Otra cuestión que quizás Obama pueda resolver desde su escritorio es la relación con Irán. Para ello tendrá que concluir con éxito el acuerdo que se está negociando con Teherán para asegurar que su programa nuclear sea exclusivamente con fines pacíficos. Ello podría resultar en algunas medidas para mejorar las relaciones con esa nación.
Las relaciones con México también podrían matizarse desde la Casa Blanca. El pasado martes el presidente Enrique Peña Nieto hizo una breve visita a Washington.

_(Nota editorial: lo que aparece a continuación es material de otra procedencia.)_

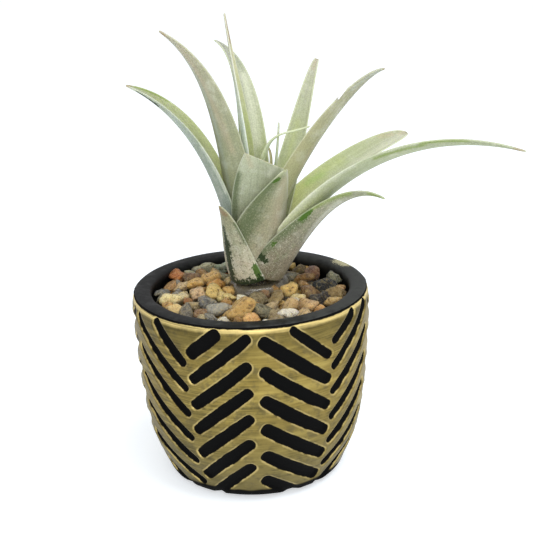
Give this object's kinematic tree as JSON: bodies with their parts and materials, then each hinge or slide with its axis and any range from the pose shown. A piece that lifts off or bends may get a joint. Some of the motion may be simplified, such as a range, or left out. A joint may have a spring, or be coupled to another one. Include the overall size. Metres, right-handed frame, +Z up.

Hubo protestas en la capital estadunidense y en las redes sociales por Ayotzinapa y organizaciones no gubernamentales insistieron en que Obama abordara en detalle las violaciones de los derechos humanos en México.
Quizás nunca se sepa lo que Obama le dijo a Peña Nieto en privado. Lo que escuchamos de Obama en la amañada (no se permitieron preguntas) comparecencia ante la prensa fue una declaración muy tibia. Cabe recordar que tiene a su alcance medidas para reducir, si no se respetan los derechos humanos, la ayuda que México recibe de Estados Unidos conforme a la Iniciativa Mérida para combatir el narcotráfico y el crimen organizado. Ojalá que Washington ejerza una mayor presión en este campo.
Obama está resurgiendo como presidente. Los ejemplos anteriores son muestra de ello. También lo es el acuerdo firmado en noviembre con China sobre cambio climático, que quizás asegure el éxito de la conferencia que sobre esta cuestión de vital importancia se celebrará en París este año.
En este último tramo de su presidencia, Obama está actuando con cierta audacia y viendo también la recuperación de la economía estadunidense y la caída del desempleo. No está mal para un lame duck.